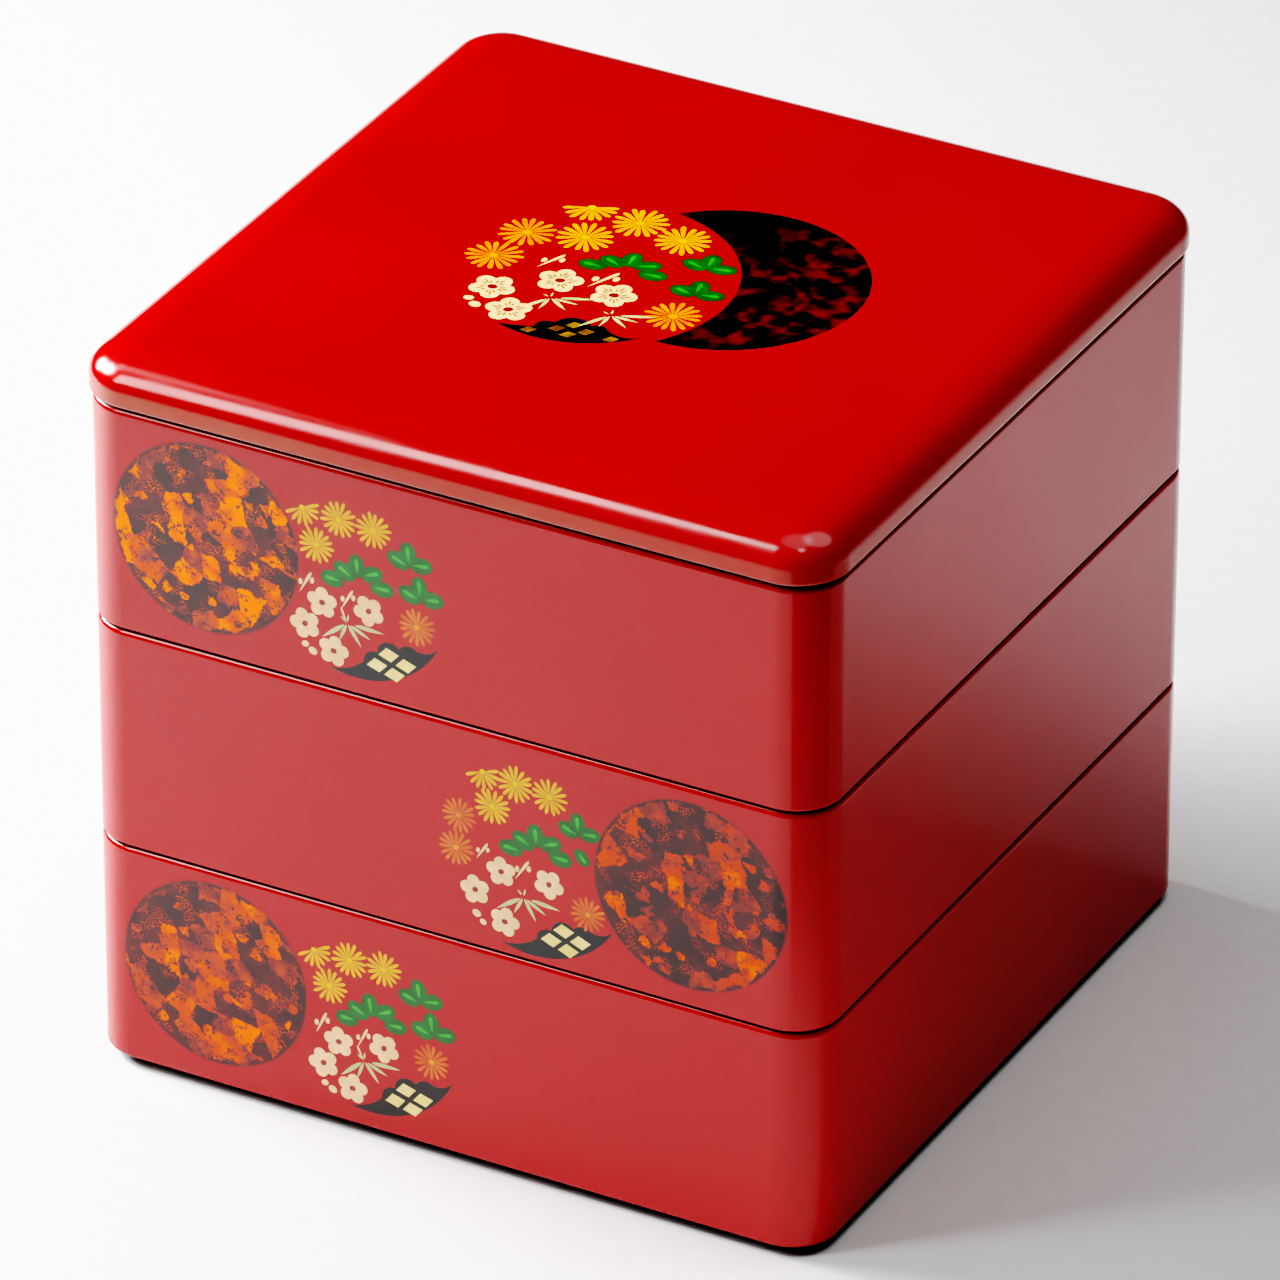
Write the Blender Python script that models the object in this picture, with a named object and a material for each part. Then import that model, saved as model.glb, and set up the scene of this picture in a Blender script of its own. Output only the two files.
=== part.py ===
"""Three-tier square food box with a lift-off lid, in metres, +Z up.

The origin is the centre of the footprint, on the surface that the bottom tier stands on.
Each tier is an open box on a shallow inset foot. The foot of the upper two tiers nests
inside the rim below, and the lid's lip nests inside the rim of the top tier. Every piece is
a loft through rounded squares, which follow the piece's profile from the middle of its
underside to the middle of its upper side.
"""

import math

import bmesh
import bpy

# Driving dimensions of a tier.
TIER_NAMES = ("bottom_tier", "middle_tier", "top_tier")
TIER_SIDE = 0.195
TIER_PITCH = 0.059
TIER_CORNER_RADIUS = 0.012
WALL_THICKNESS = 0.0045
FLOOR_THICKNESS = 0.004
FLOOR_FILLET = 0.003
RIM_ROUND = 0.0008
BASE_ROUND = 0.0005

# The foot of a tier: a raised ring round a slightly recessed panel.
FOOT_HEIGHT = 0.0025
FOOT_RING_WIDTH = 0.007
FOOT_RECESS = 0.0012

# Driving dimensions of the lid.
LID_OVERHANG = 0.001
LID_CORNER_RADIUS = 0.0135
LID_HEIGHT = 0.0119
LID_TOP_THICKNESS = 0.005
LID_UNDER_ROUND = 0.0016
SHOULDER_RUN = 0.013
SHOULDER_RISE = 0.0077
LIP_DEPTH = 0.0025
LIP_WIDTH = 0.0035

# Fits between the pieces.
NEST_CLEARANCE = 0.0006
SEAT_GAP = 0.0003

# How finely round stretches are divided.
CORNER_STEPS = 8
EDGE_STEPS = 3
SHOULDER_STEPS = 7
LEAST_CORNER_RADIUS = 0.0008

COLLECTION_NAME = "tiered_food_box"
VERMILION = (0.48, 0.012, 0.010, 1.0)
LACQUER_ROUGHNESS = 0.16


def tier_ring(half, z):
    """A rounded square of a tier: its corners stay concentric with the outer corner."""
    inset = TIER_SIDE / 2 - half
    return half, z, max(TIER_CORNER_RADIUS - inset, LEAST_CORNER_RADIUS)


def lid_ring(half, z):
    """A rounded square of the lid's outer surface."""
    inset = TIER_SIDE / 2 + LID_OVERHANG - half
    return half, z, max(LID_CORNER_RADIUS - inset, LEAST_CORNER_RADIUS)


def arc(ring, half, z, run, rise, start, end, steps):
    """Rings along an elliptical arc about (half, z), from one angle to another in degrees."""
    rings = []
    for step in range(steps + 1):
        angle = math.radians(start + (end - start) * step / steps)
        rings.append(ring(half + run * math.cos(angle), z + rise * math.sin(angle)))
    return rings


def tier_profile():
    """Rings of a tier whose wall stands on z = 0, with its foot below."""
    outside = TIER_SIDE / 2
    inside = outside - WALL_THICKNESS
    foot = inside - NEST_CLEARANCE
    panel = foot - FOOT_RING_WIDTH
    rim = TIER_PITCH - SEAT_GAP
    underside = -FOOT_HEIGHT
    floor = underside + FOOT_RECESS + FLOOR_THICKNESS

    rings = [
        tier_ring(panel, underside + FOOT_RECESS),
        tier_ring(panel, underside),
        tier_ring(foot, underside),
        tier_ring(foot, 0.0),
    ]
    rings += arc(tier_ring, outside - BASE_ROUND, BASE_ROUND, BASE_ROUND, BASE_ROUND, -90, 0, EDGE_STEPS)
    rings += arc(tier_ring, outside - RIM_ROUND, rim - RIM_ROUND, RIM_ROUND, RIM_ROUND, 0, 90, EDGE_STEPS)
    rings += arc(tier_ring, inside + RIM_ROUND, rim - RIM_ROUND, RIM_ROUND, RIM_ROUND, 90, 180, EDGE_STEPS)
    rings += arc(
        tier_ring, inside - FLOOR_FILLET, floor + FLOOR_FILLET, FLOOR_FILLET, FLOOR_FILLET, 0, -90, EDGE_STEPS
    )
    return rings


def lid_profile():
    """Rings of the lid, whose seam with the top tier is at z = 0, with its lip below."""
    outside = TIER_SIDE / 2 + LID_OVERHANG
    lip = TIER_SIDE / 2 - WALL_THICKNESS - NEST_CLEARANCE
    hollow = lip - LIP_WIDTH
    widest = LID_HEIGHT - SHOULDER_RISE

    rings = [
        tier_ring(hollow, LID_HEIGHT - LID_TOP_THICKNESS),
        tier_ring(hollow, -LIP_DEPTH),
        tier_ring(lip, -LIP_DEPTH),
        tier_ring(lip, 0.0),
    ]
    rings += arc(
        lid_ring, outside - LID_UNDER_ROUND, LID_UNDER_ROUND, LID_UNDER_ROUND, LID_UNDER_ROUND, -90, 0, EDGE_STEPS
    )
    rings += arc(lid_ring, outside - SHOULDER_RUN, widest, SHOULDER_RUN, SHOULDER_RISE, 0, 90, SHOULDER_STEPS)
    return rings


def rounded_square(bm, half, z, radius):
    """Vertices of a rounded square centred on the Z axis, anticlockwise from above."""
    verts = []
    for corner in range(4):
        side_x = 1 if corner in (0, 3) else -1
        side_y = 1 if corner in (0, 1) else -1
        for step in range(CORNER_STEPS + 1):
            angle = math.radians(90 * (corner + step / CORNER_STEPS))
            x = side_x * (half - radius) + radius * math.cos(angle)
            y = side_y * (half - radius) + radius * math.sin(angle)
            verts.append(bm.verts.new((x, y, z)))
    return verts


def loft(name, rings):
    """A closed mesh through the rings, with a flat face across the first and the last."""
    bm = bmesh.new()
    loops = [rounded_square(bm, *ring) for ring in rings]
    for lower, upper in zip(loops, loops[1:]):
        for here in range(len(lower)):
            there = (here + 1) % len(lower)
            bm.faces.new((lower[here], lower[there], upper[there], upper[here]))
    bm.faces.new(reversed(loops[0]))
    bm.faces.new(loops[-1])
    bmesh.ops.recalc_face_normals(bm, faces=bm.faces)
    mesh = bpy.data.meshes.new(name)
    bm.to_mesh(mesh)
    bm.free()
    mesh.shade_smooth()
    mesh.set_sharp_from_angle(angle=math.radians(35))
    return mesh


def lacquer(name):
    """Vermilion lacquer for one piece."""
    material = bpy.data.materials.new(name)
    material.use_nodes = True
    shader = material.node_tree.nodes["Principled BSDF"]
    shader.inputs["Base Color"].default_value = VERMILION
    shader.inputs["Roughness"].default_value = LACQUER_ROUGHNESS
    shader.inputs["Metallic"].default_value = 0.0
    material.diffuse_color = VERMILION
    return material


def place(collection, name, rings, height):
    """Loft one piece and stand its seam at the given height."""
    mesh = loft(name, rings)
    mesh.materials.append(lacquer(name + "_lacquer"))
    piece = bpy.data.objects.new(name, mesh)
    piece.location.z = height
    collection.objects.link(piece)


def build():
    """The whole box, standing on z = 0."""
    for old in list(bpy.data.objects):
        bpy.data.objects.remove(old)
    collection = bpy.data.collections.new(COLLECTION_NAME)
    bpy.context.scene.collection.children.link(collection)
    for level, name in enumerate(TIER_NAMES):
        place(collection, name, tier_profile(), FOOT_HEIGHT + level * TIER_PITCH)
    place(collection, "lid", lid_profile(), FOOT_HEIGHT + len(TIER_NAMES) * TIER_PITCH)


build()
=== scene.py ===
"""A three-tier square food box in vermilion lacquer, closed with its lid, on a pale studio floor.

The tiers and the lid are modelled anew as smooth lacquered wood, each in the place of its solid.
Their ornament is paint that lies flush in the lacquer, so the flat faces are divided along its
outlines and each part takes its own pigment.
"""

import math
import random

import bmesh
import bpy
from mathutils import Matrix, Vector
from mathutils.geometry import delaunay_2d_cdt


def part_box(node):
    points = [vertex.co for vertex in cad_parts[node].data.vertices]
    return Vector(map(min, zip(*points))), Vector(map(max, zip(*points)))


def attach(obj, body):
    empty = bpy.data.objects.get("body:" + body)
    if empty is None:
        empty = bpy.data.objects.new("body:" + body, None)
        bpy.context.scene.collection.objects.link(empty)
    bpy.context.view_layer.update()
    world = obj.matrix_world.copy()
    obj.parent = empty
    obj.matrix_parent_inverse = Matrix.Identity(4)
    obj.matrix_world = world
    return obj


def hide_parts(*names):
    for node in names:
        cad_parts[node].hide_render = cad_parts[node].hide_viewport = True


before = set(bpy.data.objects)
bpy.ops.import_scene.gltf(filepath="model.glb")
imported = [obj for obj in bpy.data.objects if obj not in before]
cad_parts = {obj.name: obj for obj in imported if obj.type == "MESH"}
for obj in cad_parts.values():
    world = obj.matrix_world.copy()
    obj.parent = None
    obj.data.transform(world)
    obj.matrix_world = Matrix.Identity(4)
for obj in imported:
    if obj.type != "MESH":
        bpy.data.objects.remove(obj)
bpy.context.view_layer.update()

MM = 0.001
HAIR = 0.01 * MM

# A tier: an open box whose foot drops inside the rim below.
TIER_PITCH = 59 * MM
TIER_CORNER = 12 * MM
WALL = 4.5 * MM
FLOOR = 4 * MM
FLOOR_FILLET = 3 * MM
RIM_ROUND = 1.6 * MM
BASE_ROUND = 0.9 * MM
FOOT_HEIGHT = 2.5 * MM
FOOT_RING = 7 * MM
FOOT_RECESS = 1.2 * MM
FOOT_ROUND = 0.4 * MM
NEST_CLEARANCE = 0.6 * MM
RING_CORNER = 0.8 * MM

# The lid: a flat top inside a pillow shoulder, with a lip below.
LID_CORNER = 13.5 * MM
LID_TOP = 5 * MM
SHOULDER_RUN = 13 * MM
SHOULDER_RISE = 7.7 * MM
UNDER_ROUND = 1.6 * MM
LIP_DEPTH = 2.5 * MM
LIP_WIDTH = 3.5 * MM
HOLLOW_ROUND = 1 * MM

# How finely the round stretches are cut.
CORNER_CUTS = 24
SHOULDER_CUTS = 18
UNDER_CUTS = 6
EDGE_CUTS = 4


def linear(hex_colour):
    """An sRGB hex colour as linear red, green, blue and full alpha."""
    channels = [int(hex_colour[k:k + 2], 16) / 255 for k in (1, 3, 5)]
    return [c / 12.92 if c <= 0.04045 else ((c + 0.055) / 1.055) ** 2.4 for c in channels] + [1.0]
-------
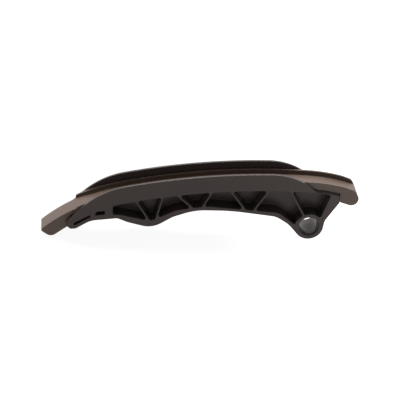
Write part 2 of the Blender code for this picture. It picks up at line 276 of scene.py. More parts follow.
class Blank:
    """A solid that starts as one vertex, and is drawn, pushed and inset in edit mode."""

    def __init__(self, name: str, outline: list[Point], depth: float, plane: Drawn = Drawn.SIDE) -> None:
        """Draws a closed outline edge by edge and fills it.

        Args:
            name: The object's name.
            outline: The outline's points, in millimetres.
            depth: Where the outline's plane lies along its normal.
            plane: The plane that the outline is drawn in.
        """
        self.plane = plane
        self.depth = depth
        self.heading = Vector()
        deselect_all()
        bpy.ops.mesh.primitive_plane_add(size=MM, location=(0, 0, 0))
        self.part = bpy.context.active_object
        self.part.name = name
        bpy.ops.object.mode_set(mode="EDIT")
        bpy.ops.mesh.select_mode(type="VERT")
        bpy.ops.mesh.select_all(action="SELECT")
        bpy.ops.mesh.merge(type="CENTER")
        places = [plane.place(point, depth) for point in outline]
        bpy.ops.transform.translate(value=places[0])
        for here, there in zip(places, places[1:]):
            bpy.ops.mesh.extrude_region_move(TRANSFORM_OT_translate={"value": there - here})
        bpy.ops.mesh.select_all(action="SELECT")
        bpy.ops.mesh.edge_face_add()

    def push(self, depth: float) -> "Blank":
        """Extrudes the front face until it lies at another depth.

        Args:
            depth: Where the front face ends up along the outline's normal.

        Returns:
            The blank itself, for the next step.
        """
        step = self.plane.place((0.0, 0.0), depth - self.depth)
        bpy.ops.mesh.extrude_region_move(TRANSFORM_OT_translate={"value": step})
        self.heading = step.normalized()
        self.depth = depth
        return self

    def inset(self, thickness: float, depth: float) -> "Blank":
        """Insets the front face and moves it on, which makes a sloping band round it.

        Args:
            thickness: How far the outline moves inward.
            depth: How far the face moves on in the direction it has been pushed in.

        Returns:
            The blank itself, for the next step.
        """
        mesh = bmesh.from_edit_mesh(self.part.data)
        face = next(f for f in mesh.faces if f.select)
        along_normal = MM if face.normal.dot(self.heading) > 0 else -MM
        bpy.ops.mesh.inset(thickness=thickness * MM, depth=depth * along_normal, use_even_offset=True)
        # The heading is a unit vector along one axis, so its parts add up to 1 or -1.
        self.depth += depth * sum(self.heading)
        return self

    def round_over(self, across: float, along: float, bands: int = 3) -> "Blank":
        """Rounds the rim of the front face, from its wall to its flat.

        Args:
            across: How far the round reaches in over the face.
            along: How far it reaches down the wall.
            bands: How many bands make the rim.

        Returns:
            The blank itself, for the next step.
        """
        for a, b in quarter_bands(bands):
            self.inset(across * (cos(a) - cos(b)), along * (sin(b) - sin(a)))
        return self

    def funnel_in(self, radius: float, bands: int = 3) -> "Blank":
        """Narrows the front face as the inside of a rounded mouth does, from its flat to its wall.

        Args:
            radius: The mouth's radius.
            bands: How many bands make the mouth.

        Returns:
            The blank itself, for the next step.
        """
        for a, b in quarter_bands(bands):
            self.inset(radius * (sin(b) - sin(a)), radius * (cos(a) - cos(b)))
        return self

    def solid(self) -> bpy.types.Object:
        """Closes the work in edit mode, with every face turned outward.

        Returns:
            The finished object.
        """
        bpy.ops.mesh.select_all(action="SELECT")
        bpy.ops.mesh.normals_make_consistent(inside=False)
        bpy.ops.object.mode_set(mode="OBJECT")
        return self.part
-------
#### Required work:
Using the entries above, repeat only the lines from the one containing "Write the Blender" through the one containing "LEAST_CORNER_RADIUS = 0.0008", end lines included.

#### Result for this exercise:
Write the Blender Python script that models the object in this picture, with a named object and a material for each part. Then import that model, saved as model.glb, and set up the scene of this picture in a Blender script of its own. Output only the two files.
=== part.py ===
"""Three-tier square food box with a lift-off lid, in metres, +Z up.

The origin is the centre of the footprint, on the surface that the bottom tier stands on.
Each tier is an open box on a shallow inset foot. The foot of the upper two tiers nests
inside the rim below, and the lid's lip nests inside the rim of the top tier. Every piece is
a loft through rounded squares, which follow the piece's profile from the middle of its
underside to the middle of its upper side.
"""

import math

import bmesh
import bpy

# Driving dimensions of a tier.
TIER_NAMES = ("bottom_tier", "middle_tier", "top_tier")
TIER_SIDE = 0.195
TIER_PITCH = 0.059
TIER_CORNER_RADIUS = 0.012
WALL_THICKNESS = 0.0045
FLOOR_THICKNESS = 0.004
FLOOR_FILLET = 0.003
RIM_ROUND = 0.0008
BASE_ROUND = 0.0005

# The foot of a tier: a raised ring round a slightly recessed panel.
FOOT_HEIGHT = 0.0025
FOOT_RING_WIDTH = 0.007
FOOT_RECESS = 0.0012

# Driving dimensions of the lid.
LID_OVERHANG = 0.001
LID_CORNER_RADIUS = 0.0135
LID_HEIGHT = 0.0119
LID_TOP_THICKNESS = 0.005
LID_UNDER_ROUND = 0.0016
SHOULDER_RUN = 0.013
SHOULDER_RISE = 0.0077
LIP_DEPTH = 0.0025
LIP_WIDTH = 0.0035

# Fits between the pieces.
NEST_CLEARANCE = 0.0006
SEAT_GAP = 0.0003

# How finely round stretches are divided.
CORNER_STEPS = 8
EDGE_STEPS = 3
SHOULDER_STEPS = 7
LEAST_CORNER_RADIUS = 0.0008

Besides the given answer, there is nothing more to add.